The overall percentage of students passing the Pennsylvania System of School Assessment rose from 23.9 percent passing the state reading exam in 2002 to 38 percent of students passing it last year.

School officials in Manatee County, Fla., are hoping for similar progress.

Harry Kinnan, chairman of the Manatee County school board, said the 43,000-student district has languished academically and needed a boost when the system recently signed a $4.6 million, five-year contract with Kaplan.

The county, which has a large number of migrant workers, has seen its Latino student populations increase from 10 percent to 18 percent during the past five years. Meanwhile, about 40 percent of the district's students receive free or reduced-price meals, an indicator of poverty.

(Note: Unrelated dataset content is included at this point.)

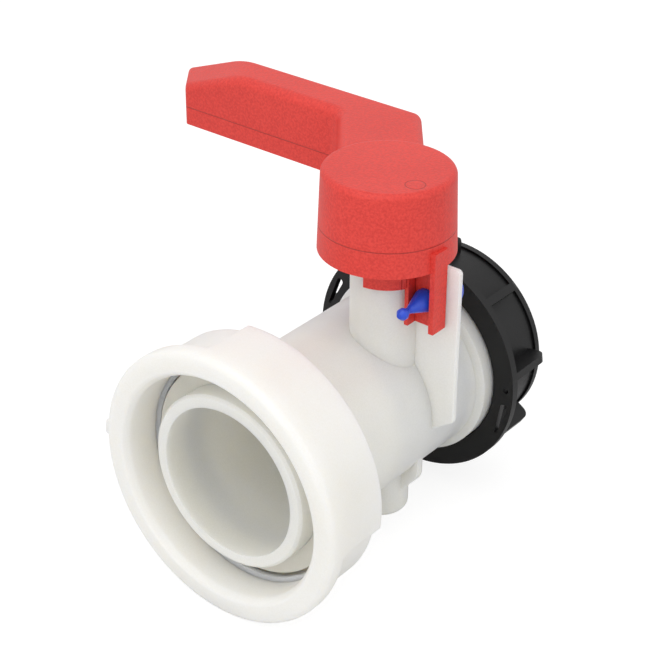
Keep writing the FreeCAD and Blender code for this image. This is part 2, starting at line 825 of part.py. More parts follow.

Kinnan said that during the past two years, most of the district's 53 schools have failed to make sufficient progress toward specified benchmarks, known as adequate yearly progress, a standard tied to the federal No Child Left Behind Act.

"We felt we were at a point where we really needed to get some support," Kinnan said.

Kaplan, he said, will work with the district's teachers and administrators to help develop a standardized curriculum.

But at least one school system recently curtailed its partnership with Kaplan. Last week, the Pittsburgh public school system cut $2.4 million from its Kaplan contract to pay teachers to help write the curriculum after months of complaints about the company's strategies, according to news reports.

Pittsburgh teachers said Kaplan's design forced them to cover material too quickly, training was inadequate and some lessons weren't rigorous enough. Meanwhile, a RAND Corp. review of Kaplan's work in Pittsburgh concluded that the district's partnership with the firm needed "considerable improvement," according to a June 6 article in the Pittsburgh Post-Gazette.

In March 2006, Pittsburgh school officials agreed to pay Kaplan $8.4 million to write nearly 30 middle school and high school courses and an algebra lab by the end of the 2008-2009 academic year.

Matthew Given, vice president of Kaplan's school improvement programs, said problems in Pittsburgh were related to a tight time frame. Hired in April 2006, Kaplan was expected to provide curriculum materials for the start of the 2006-2007 school year.

Given said Baltimore County shouldn't expect similar issues because Kaplan has a year before it is expected to roll out new curriculum in classrooms.

Teachers are expected to start training next spring for the first phase - which will include third-, sixth- and ninth-grade math, English, science and social studies - and start teaching from the materials that fall.

During the three-year contract, Kaplan will work with teams of teachers and administrators to develop curriculum for grades three through 12 in math, English, science and social studies as well as some noncore subjects such as art and music.

Baltimore County school board members initially questioned how to pay for such a large expense. But board President JoAnn C. Murphy said the panel has been convinced that no programs will suffer.

"To pay for this, we didn't take anything away from any area that had a priority," she said. "This kind of money sounds like a lot of money, but when you spread it out across 107,000 students, it's not a whole lot of money per child. The benefits per kid are going to be unbelievable."

Murphy said the board's decision to hire Kaplan - which will station three full-time staffers in the county during the contract - wasn't meant to convey a lack of confidence in the curriculum department.

"We just don't have the [staff] to deal with the needs of the children who will be coming in this September and deal with this huge [overhaul]," she said. "They can't be expected to do both."

Murphy used an analogy to illustrate her contention that the benefits of bringing Kaplan on board outweigh any compromises that might be made to accommodate the contract.

"If we took 10 hamburgers out of the cafeteria line, down the road with Kaplan, we're getting 15 hamburgers back," she said. "Everybody's getting fed, but differently and more richly fed, because we've added options to the mix that weren't there before."